Radio Continues Steady Growth

After a tough week for radio by publicity standards, the Radio Advertising Bureau reported today that total revenue grew 4% in April when compared to the same month a year ago.

This comes on the heels of former AMFM executive Jimmy Decastro’s trashing of the business in front of a Radio & Records gathering, and a survey that showed consumers want more variety in radio content.

“Radio continues to be successful,” says RAB president Gary Fries, “and when you become a bright target you get on a lot of people’s radar screens. Jimmy DeCastro was a great cheerleader for this business, now he’s moving on. Seems to me that the business hasn’t changed much since he left.”
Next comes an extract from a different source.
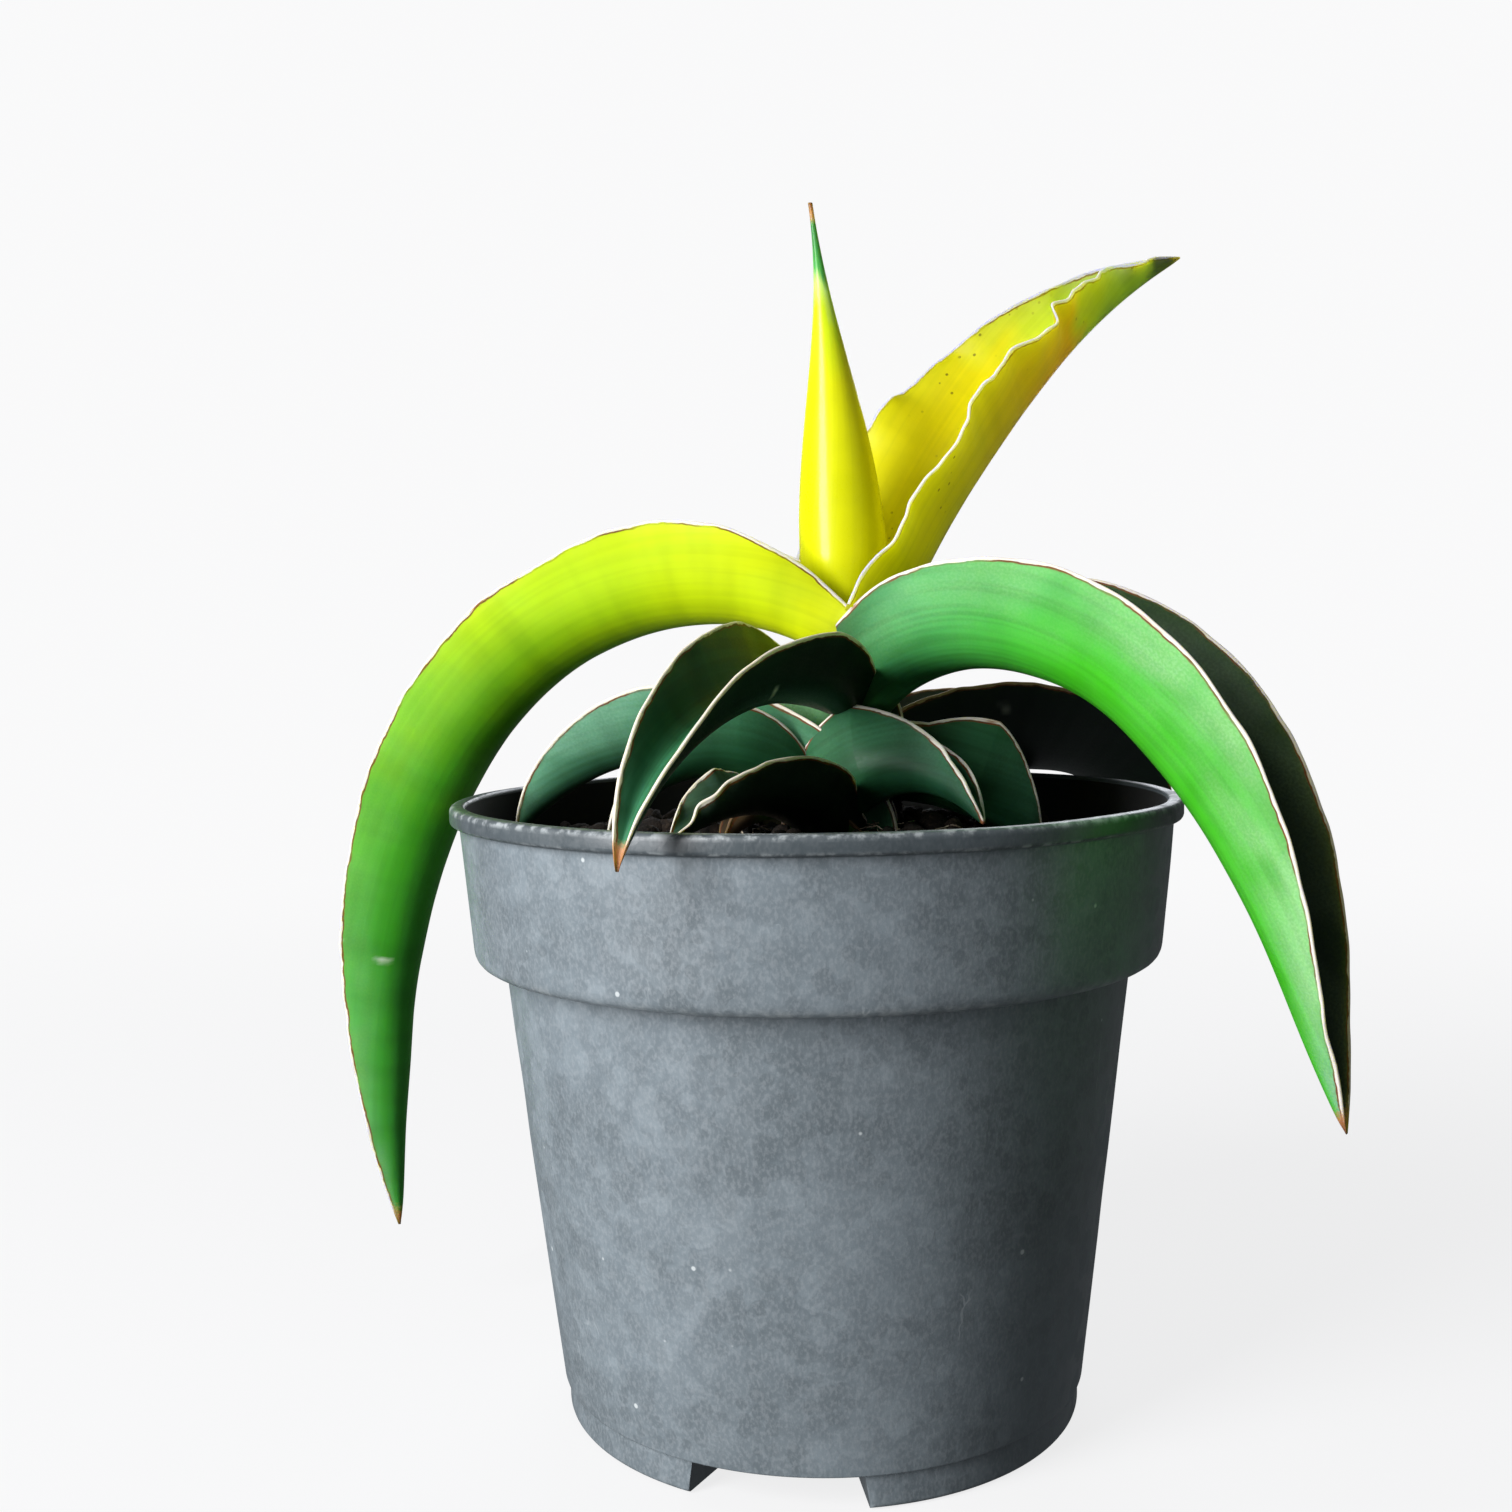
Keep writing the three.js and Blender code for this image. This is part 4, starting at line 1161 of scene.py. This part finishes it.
# %% Floor
floor_size = 6.0
air_white = 0.95
air_colour = (air_white, air_white, air_white * 1.005, 1)
floor_mesh = bpy.data.meshes.new("floor")
corner = floor_size / 2
floor_corners = [(-corner, -corner, 0), (corner, -corner, 0), (corner, corner, 0), (-corner, corner, 0)]
floor_mesh.from_pydata(floor_corners, [], [(0, 1, 2, 3)])
floor = bpy.data.objects.new("floor", floor_mesh)
bpy.context.scene.collection.objects.link(floor)
floor.location.z = -0.0002
paper = Finish("white_paper_sweep", Roughness=0.9, Specular_IOR_Level=0.1, Base_Color=linear("#e9e9e9"))
away = paper.node("VectorMath", {0: paper.place()}, "Value", operation="LENGTH")
far = paper.ranged(away, 0.1, 0.7, 0.85, 1.0)
glow = paper.node("Emission", {"Color": air_colour})
mixed = paper.node("MixShader", {0: far, 1: paper.shader.outputs[0], 2: glow})
paper.tree.links.new(mixed, paper.tree.nodes["Material Output"].inputs[0])
floor_mesh.materials.append(paper.material)
floor.visible_diffuse = False
floor.visible_glossy = False

# %% Air and windows
air_fill = 0.115
window_aim = 0.11       # metres above the floor
world = bpy.data.worlds.new("air")
bpy.context.scene.world = world
world.use_nodes = True
tree = world.node_tree
seen = tree.nodes["Background"]
seen.inputs[0].default_value = air_colour
fill = add_node(tree, "Background", {"Color": linear("#eef3f8"), "Strength": air_fill})
ray = add_node(tree, "LightPath", output="Is Camera Ray")
mixed = add_node(tree, "MixShader", {0: ray, 1: fill, 2: seen.outputs[0]})
tree.links.new(mixed, tree.nodes["World Output"].inputs[0])


def soft_light(name, heading, height, distance, width, tall, power, colour):
    """A soft rectangle of light that faces the plant from a compass heading, 0 being the viewer's side."""
    data = bpy.data.lights.new(name, "AREA")
    data.shape = "RECTANGLE"
    data.size, data.size_y = width, tall
    data.energy = power
    data.color = linear(colour)[:3]
    light = bpy.data.objects.new(name, data)
    bpy.context.scene.collection.objects.link(light)
    angle = math.radians(heading)
    light.location = (distance * math.sin(angle), -distance * math.cos(angle), height)
    aim = Vector((0, 0, window_aim)) - light.location
    light.rotation_euler = aim.to_track_quat("-Z", "Y").to_euler()


soft_light("window", -52, 0.4, 0.9, 0.38, 0.9, 20, "#fdfdff")
soft_light("back_window", 172, 0.55, 1.1, 0.7, 0.7, 5, "#f4f8ff")
print("floor and light ready")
According to the new revenue report, local dollars for the month rose 2% and national figures climbed 6%. The first four months of 2002 show national up 2%, while local ad sales and the combined total figures remained flat.

RAB has introduced a Sales Index that equates base year 1998 to 100. The Index works similar to the Consumer Price Index so that information can be monitored on a monthly basis. The local sales index for April was 134.2; the national index was 125.0 and the combined total was 132.1. On a year-to-date basis, the local sales index was 132.7; the national index was 131.5 and the combined total was 132.3.

“I think the general environment is such that we will see slow, strong, steady growth for the rest of the year,” Fries says. “It will not be a boom recovery.”

Fries add that preliminary sales for Q3 show signs of being significantly stronger than 2001 data.

Addressing a survey issued last week by the Future of Music Coalition, which showed consumers want more diversity in music on radio, and less formatting, Fries says some of that is already in process. He cautioned that today’s radio business has a very disciplined infrastructure that calls for close coordination between the announcer and the format. “Interpretation within the discipline” is already evolving among some formats, he said.

“I think interpretation happens quite often,” he says. “Each format is different. Some formats can carry more creativity. Some need the announcer to enhance the discipline. We have seen that free-form music programming does not work over the long term."